PROVIDED MATERIAL

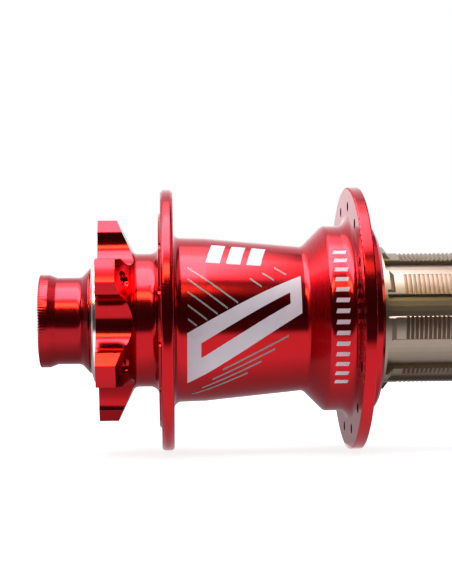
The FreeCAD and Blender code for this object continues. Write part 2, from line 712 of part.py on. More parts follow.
FLANK_ANGLE = 65.9             # degrees from +Y to the steep flank of the tooth that pawl 1 pushes
RAMP_SHARE = 0.94              # share of a tooth pitch that the ramp takes
PAWL_COUNT = 3
PAWL_FOLD = 20.0               # degrees that a pawl folds in from its outermost position
OUTER_ARM = [                  # arm of the top pawl when right out, from its pivot, its tip towards +Y
    (6.2, 2.92),
    (5.53, 1.14),
    (0.44, -1.6),
    (0.0, 0.0),
    (0.975, 1.38),
]
POCKET_FLOOR = [(0.5, -1.78), (6.2, -1.6)]                 # floor of a pawl pocket, from the pivot
POCKET_MOUTH = [(7.3, 0.2), (7.6, 3.0), (0.75, 3.0)]       # the rest of its outline
LEAF_ENDS = (2.2, 5.7)                                     # ends of a leaf spring along the floor


def make_ratchet():
    end = dim.ratchet_start + dim.ratchet_length
    body = ring("ratchet_ring", dim.ratchet_start, end, dim.ratchet_tip_radius, dim.ratchet_radius)
    ramp_end = FLANK_ANGLE + 360.0 / dim.ratchet_teeth.value * RAMP_SHARE
    inside = dim.ratchet_tip_radius - dim.cut_margin

    def tooth_space(sketch):
        draw_polygon(sketch, [
            polar(inside, FLANK_ANGLE),
            polar(dim.ratchet_root_radius, FLANK_ANGLE),
            polar(dim.ratchet_tip_radius, ramp_end),
            polar(inside, ramp_end),
        ])

    cut_round(body, "ratchet_cut", tooth_space, dim.ratchet_start - dim.cut_margin, end + dim.cut_margin,
              dim.ratchet_teeth)


def from_pivot(corners):
    """Corners given from the top pawl's pivot, as coordinates of the cross-section."""
    return [(across, dim.pawl_pivot_radius + up) for across, up in corners]


def folded_arm():
    """The arm swung in about its pivot, so that the tip clears the ratchet ring."""
    swing = math.radians(PAWL_FOLD)
    return [
        (across * math.cos(swing) + up * math.sin(swing), up * math.cos(swing) - across * math.sin(swing))
        for across, up in OUTER_ARM
    ]


def pad_round(body, name, draw, start, length):
    """Pad a cross-section along X from a station."""
    sketch = new_sketch(body, f"{name}_sketch", "YZ_Plane", start)
    draw(sketch)
    pad = body.newObject("PartDesign::Pad", name)
    pad.Profile = sketch
    bind(pad, "Length", length)
    doc.recompute()


def spin_about_axis(item, degrees):
    """Turn a finished body about the hub axis."""
    item.Placement = FreeCAD.Placement(FreeCAD.Vector(), FreeCAD.Rotation(FreeCAD.Vector(1, 0, 0), degrees))


def make_pawls():
    for i in range(PAWL_COUNT):
        name = f"pawl_{i + 1}"
        body = doc.addObject("PartDesign::Body", name)
        body.Label = name

        def arm(sketch):
            draw_polygon(sketch, from_pivot(folded_arm()))

        def heel(sketch):
            draw_circle(sketch, 0, dim.pawl_pivot_radius, dim.pawl_round_radius)

        pad_round(body, f"{name}_arm", arm, dim.pawl_start, dim.pawl_length)
        pad_round(body, f"{name}_heel", heel, dim.pawl_start, dim.pawl_length)
        spin_about_axis(body, 360.0 * i / PAWL_COUNT)
        nodes.append(body)


def make_leaf_springs():
    """Leaf on the floor of each pocket, pressed flat by the folded pawl."""
    (left, low), (right, high) = POCKET_FLOOR
    rise = (high - low) / (right - left)
    floor = [(across, low + rise * (across - left)) for across in LEAF_ENDS]
    top = [(across, dim.leaf_thickness + up) for across, up in reversed(floor)]
    start = dim.pawl_start + dim.leaf_side_gap
    length = dim.pawl_length - dim.leaf_side_gap * 2
    for i in range(PAWL_COUNT):
        name = f"pawl_spring_{i + 1}"
        body = doc.addObject("PartDesign::Body", name)
        body.Label = name

        def strip(sketch):
            draw_polygon(sketch, from_pivot(floor + top))

        pad_round(body, f"{name}_strip", strip, start, length)
        spin_about_axis(body, 360.0 * i / PAWL_COUNT)
        nodes.append(body)


# ---------------------------------------------------------------- freehub

GROOVE_WIDTH_SHARE = 0.9       # mouth of a ring groove, as a share of the pitch
GROOVE_RUNOUT_SHARE = 0.2      # groove profile above the land, as a share of its depth


def make_freehub():
    body = turned("freehub_body", [
        (dim.freehub_start, dim.freehub_inner_bore_radius),
        (dim.freehub_start, dim.freehub_drum_radius),
        (dim.freehub_drum_end, dim.freehub_drum_radius),
        (dim.freehub_drum_end + dim.freehub_chamfer, dim.freehub_seal_land_radius),
        (dim.freehub_flange_start, dim.freehub_seal_land_radius),
        (dim.freehub_flange_start, dim.freehub_flange_radius),
        (dim.freehub_flange_end, dim.freehub_flange_radius),
        (dim.freehub_slope_end, dim.freehub_spline_radius),
        (dim.freehub_end - dim.freehub_chamfer, dim.freehub_spline_radius),
        (dim.freehub_end, dim.freehub_spline_radius - dim.freehub_chamfer),
        (dim.freehub_end, dim.lockring_thread_radius),
        (OUTBOARD_BEARING_END + dim.circlip_thickness, dim.lockring_thread_radius),
        (OUTBOARD_BEARING_END + dim.circlip_thickness, dim.circlip_radius),
        (OUTBOARD_BEARING_END, dim.circlip_radius),
        (OUTBOARD_BEARING_END, dim.freehub_bore_radius),
        (dim.freehub_bearing_start, dim.freehub_bore_radius),
        (dim.freehub_bearing_start, dim.freehub_inner_bore_radius),
    ])
    cut_ring_grooves(body)
    cut_splines(body)
    cut_pawl_pockets(body)


def cut_ring_grooves(body):
    """V-grooves turned round the spline lands before the valleys are cut."""
    half = dim.groove_pitch * GROOVE_WIDTH_SHARE / 2
    outside = dim.freehub_spline_radius + dim.groove_depth * GROOVE_RUNOUT_SHARE

    def vee(sketch):
        draw_polygon(sketch, [
            (dim.groove_start - half, outside),
            (dim.groove_start, dim.freehub_spline_radius - dim.groove_depth),
            (dim.groove_start + half, outside),
        ])

    groove, sketch = groove_round(body, "ring_groove", vee)
    pattern = body.newObject("PartDesign::LinearPattern", "ring_grooves")
    pattern.Originals = [groove]
    pattern.Direction = (sketch, ["H_Axis"])
    bind(pattern, "Length", dim.groove_pitch * (dim.groove_count - 1))
    bind(pattern, "Occurrences", dim.groove_count)
    body.Tip = pattern
    doc.recompute()


def arc(radius, first, last, steps=4):
    """Points along an arc, to be joined by short chords."""
    return [polar(radius, first + (last - first) * i / steps) for i in range(steps + 1)]


def sector(inner, outer, first, last):
    """Outline of a ring sector."""
    return arc(inner, first, last) + arc(outer, last, first)


def cut_splines(body):
    """Valleys between the lands, and one land narrowed as the key."""
    pitch = 360.0 / dim.freehub_splines.value
    first = SPLINE_PHASE + dim.land_angle.value / 2
    last = SPLINE_PHASE + pitch - dim.land_angle.value / 2
    outer = dim.freehub_flange_radius + dim.cut_margin * 2
    below_edge = dim.freehub_spline_radius - dim.land_edge_break
    above_edge = dim.freehub_spline_radius + dim.land_edge_break
    spread = math.degrees(dim.land_edge_break.value * 2 / dim.freehub_spline_radius.value)

    def valley(sketch):
        floor = arc(dim.freehub_floor_radius, first, last)
        rising = [polar(below_edge, last), polar(above_edge, last + spread)]
        roof = arc(outer, last + spread, first - spread)
        falling = [polar(above_edge, first - spread), polar(below_edge, first)]
        draw_polygon(sketch, floor + rising + roof + falling)

    def key(sketch):
        draw_polygon(sketch, sector(dim.freehub_floor_radius, outer, *KEY_CUT))

    end = dim.freehub_end + dim.cut_margin
    cut_round(body, "valleys", valley, dim.freehub_valley_start, end, dim.freehub_splines)
    cut_round(body, "key", key, dim.freehub_valley_start, end)


def cut_pawl_pockets(body):
    start = dim.pawl_start - dim.pawl_side_gap
    end = dim.pawl_start + dim.pawl_length + dim.pawl_side_gap

    def seat(sketch):
        draw_circle(sketch, 0, dim.pawl_pivot_radius, dim.pawl_round_radius + dim.pawl_clearance)

    def mouth(sketch):
        draw_polygon(sketch, from_pivot(POCKET_FLOOR + POCKET_MOUTH))

    cut_round(body, "pawl_seats", seat, start, end, PAWL_COUNT)
    cut_round(body, "pawl_mouths", mouth, start, end, PAWL_COUNT)


def make_mouth_seal():
    """Seal pressed in the mouth of the shell, clear of the freehub by a labyrinth gap."""
    hole = dim.freehub_seal_land_radius + dim.mouth_seal_play
    inner_wall = dim.mouth_seal_start + dim.mouth_seal_wall
    turned("freehub_mouth_seal", [
        (dim.mouth_seal_start, hole),
        (dim.mouth_seal_start, dim.ratchet_radius),
        (dim.mouth_seal_end, dim.ratchet_radius),
        (dim.mouth_seal_end, hole + dim.mouth_seal_lip),
        (inner_wall, hole + dim.mouth_seal_lip / 2),
        (inner_wall, hole),
    ])


def make_circlip():
    body = ring("freehub_circlip", OUTBOARD_BEARING_END, OUTBOARD_BEARING_END + dim.circlip_thickness,
                dim.circlip_inner_radius, dim.circlip_radius)

    def gap(sketch):
        inner = dim.circlip_inner_radius - dim.cut_margin * 4
        outer = dim.circlip_radius + dim.cut_margin
        draw_polygon(sketch, [
            (-dim.circlip_gap, inner),
            (-dim.circlip_gap, outer),
            (dim.circlip_gap, outer),
            (dim.circlip_gap, inner),
        ])

    cut_round(body, "circlip_opening", gap, OUTBOARD_BEARING_END - dim.cut_margin,
              OUTBOARD_BEARING_END + dim.circlip_thickness + dim.cut_margin)


# ---------------------------------------------------------------- build, check, write

def check_document():
    for item in doc.Objects:
        if "Invalid" in item.State or "Error" in item.State:
            raise RuntimeError(f"{item.Label} failed: {item.State}")
    for node in nodes:
        if node.Shape.isNull() or not node.Shape.isValid():
            raise RuntimeError(f"{node.Label} has no valid shape")


def write_nodes():
    os.makedirs("parts", exist_ok=True)
    for node in nodes:
        node.Shape.exportStep(f"parts/{node.Label}.step")
        box = node.Shape.BoundBox
        print(f"{node.Label}: {len(node.Shape.Solids)} solid(s), {node.Shape.Volume:.1f} mm3,"
              f" x {box.XMin:.2f} to {box.XMax:.2f}, radius {box.ZMax:.2f}")


make_axle()
make_disc_side_cap()
make_drive_side_cap()
make_o_ring("disc_side_cap_o_ring", DROPOUT_LEFT + dim.ring_groove_inset)
make_o_ring("drive_side_cap_o_ring", DROPOUT_RIGHT - dim.ring_groove_inset)
make_lip_seal()
make_shell()
make_shield()
make_bearings()
make_spacers()
make_ratchet()
make_pawls()
make_leaf_springs()
make_freehub()
make_mouth_seal()
make_circlip()
doc.recompute()
check_document()
write_nodes()
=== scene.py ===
import bmesh
import bpy
import math
from mathutils import Euler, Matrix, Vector
from mathutils.bvhtree import BVHTree


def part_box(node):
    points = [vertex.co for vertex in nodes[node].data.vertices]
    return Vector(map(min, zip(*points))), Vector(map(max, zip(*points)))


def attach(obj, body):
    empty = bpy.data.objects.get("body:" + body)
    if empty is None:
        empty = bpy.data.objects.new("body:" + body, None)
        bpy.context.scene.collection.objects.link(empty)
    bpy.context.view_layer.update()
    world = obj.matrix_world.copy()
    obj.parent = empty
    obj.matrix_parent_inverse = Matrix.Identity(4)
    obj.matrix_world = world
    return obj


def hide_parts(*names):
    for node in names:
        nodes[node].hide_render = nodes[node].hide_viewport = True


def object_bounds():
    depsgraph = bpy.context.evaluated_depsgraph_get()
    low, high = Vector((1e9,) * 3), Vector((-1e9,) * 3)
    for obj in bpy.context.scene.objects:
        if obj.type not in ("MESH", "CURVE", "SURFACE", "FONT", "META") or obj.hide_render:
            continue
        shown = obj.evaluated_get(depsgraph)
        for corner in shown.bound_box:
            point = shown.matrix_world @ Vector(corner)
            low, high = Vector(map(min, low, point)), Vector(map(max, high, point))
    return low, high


# Rear bicycle hub: the looks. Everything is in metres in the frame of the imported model: X runs
# along the hub axis with the disc side at -X, +Z is up, and the origin is on the hub axis.

MM = 0.001

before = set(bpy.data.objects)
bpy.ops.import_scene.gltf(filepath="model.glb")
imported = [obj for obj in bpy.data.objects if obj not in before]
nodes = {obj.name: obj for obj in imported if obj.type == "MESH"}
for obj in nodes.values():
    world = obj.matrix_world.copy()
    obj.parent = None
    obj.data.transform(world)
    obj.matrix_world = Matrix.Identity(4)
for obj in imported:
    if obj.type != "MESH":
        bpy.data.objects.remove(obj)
cad_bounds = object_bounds()


def low(node):
    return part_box(node)[0]


def high(node):
    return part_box(node)[1]


# ---------------------------------------------------------------- shader helpers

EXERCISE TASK
Return exactly the lines from the line that has "make_axle()" to the line that has "point = shown.matrix_world", both of them included.

CORRECT OUTPUT
make_axle()
make_disc_side_cap()
make_drive_side_cap()
make_o_ring("disc_side_cap_o_ring", DROPOUT_LEFT + dim.ring_groove_inset)
make_o_ring("drive_side_cap_o_ring", DROPOUT_RIGHT - dim.ring_groove_inset)
make_lip_seal()
make_shell()
make_shield()
make_bearings()
make_spacers()
make_ratchet()
make_pawls()
make_leaf_springs()
make_freehub()
make_mouth_seal()
make_circlip()
doc.recompute()
check_document()
write_nodes()
=== scene.py ===
import bmesh
import bpy
import math
from mathutils import Euler, Matrix, Vector
from mathutils.bvhtree import BVHTree


def part_box(node):
    points = [vertex.co for vertex in nodes[node].data.vertices]
    return Vector(map(min, zip(*points))), Vector(map(max, zip(*points)))


def attach(obj, body):
    empty = bpy.data.objects.get("body:" + body)
    if empty is None:
        empty = bpy.data.objects.new("body:" + body, None)
        bpy.context.scene.collection.objects.link(empty)
    bpy.context.view_layer.update()
    world = obj.matrix_world.copy()
    obj.parent = empty
    obj.matrix_parent_inverse = Matrix.Identity(4)
    obj.matrix_world = world
    return obj


def hide_parts(*names):
    for node in names:
        nodes[node].hide_render = nodes[node].hide_viewport = True


def object_bounds():
    depsgraph = bpy.context.evaluated_depsgraph_get()
    low, high = Vector((1e9,) * 3), Vector((-1e9,) * 3)
    for obj in bpy.context.scene.objects:
        if obj.type not in ("MESH", "CURVE", "SURFACE", "FONT", "META") or obj.hide_render:
            continue
        shown = obj.evaluated_get(depsgraph)
        for corner in shown.bound_box:
            point = shown.matrix_world @ Vector(corner)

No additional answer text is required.